This is made up of stories from my caching and my reviewing. It is a collection of those along with comments and thoughts. Photos, and maps of some adventures and lists of some of the oldest caches.
Currently I am Finishing out 2001, So I should get all the caches listed from the start to 2001. Once again (as with my other lists) I will add those that were placed in 2001, but were published in the first week or two of 2002. If you was placed in 2001 but published in February, it will not be listed.
Population 81 Million people, 138,000 square miles, Nearing 200,000 geocaches
Comparison to California
Population 37 Million people, 160,000 square miles, Nearing 100,000 geocaches.

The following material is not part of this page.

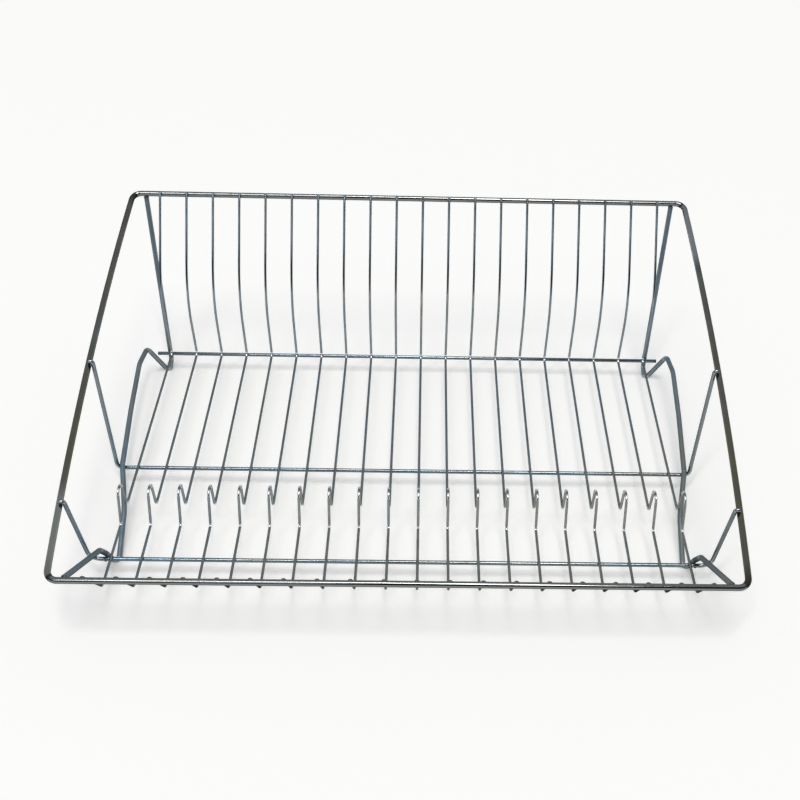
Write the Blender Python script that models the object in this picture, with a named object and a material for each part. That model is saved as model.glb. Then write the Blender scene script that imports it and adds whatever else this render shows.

It is amazing to me to see a country where caching has taken off like Germany. So much so that groundspeak is doing a series of videos highlighting caching there.
The thought I had was a country the size of Montana or New Mexico. With 81 million people in it. (That is a lot of people) and not a lot of country and mountains has nearly 200,000 geocaches. Making it the biggest group of cachers outside the United States.
There is a large group of reviewers for Germany. There are about 35 reviewers in Germany, and they review a vast number of different kinds of caches. On a day to day basis 15-20 come across my queue in Utah. Sometimes far more, and in the winter maybe 5-15. I think about 15% are puzzle caches, and 2-3% multi caches, it is rare that I see anything else.
However Germany is full of creative puzzles and multi caches. The sheer number make people take the time and look at what they are doing. Make something that people can talk about and stand in awe of.
I notice the difference when I look at the map. In Utah and many of the other states in the US you see a sea of green tiles with some blue tossed in. here you see the yellow of the multicaches as well.
That creates a huge challenge for the cache placer and the reviewers. there are far many more caches where you may not know where the physical stages or the finals are. You have to be much more careful and expect to be told that there is a problem.
In any case I recommend that a cache page be created with the approximate coords then email the reviewer asking if there are issues. Nothing is more depressing than someone traveling 50 miles up into an area and finding out that there is a cache located nearby.
Well. That is it for today. See you soon on the trail.